Design a search engine prototype
===
The task is to design a system like Google. This is a very basic prototype kind of a project, spanning not more than 300-400 lines of code.
Some of the basic components of a search engine are:-
## Web crawler
Read and Parse all the web pages and store their content.
Inputs: a web page with `href` links, words in `p` tags.

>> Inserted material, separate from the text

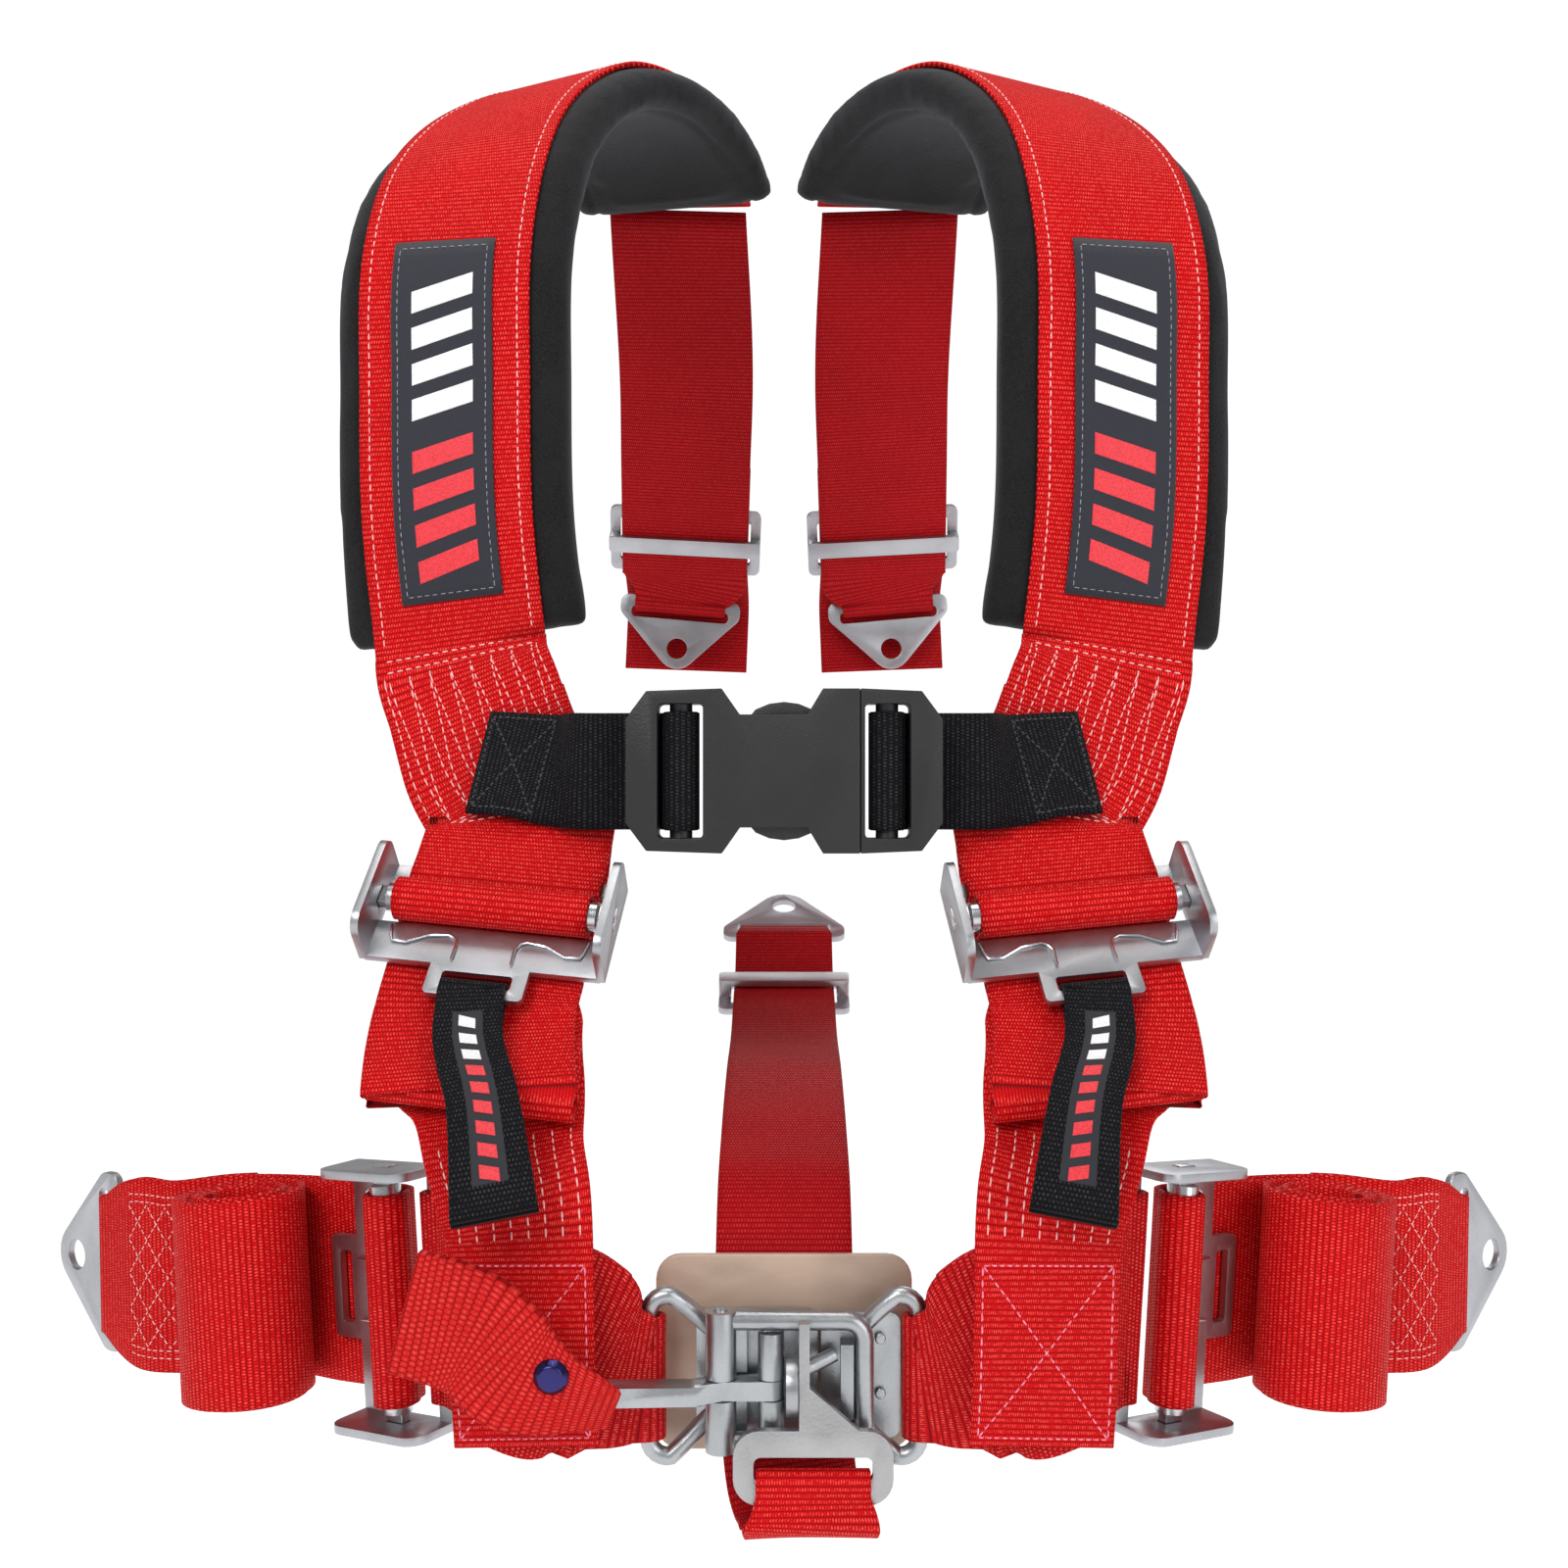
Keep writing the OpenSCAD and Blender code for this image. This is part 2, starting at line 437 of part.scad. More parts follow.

### link1.com -> string format read the page data.
"""
<body>
<p>Dog</p>
<p>Dog</p><p>Cat</p><p>Fish</p><p>Fish</p><p>Fish</p><p>Fish</p><p>Fish</p>
<a href="https://link2.com">second website</a>
<a href="https://link3.com">third website</a>
</body>
"""
### link2.com
"""
<body>
<p>Dog</p>
<p>Dog</p><p>Dog</p><p>Dog</p><p>Dog</p><p>Cat</p><p>Fish</p>
<a href="https://link3.com">second website</a>
</body>
"""
### link3.com
<body>
<p>Dog</p>
<p>Dog</p><p>Dog</p><p>Cat</p><p>Fish</p><p>Cat</p><p>Cat</p><p>Cat</p><p>Cat</p>
<a href="https://link3.com">second website</a>
</body>
## Web Index
Ranks web url as per the word counts.
Maintain a count of words for every website.
## Retriever
User enters a query let's say a `dog`, the response should be a list of all the urls in decending order or the word count for word `dog`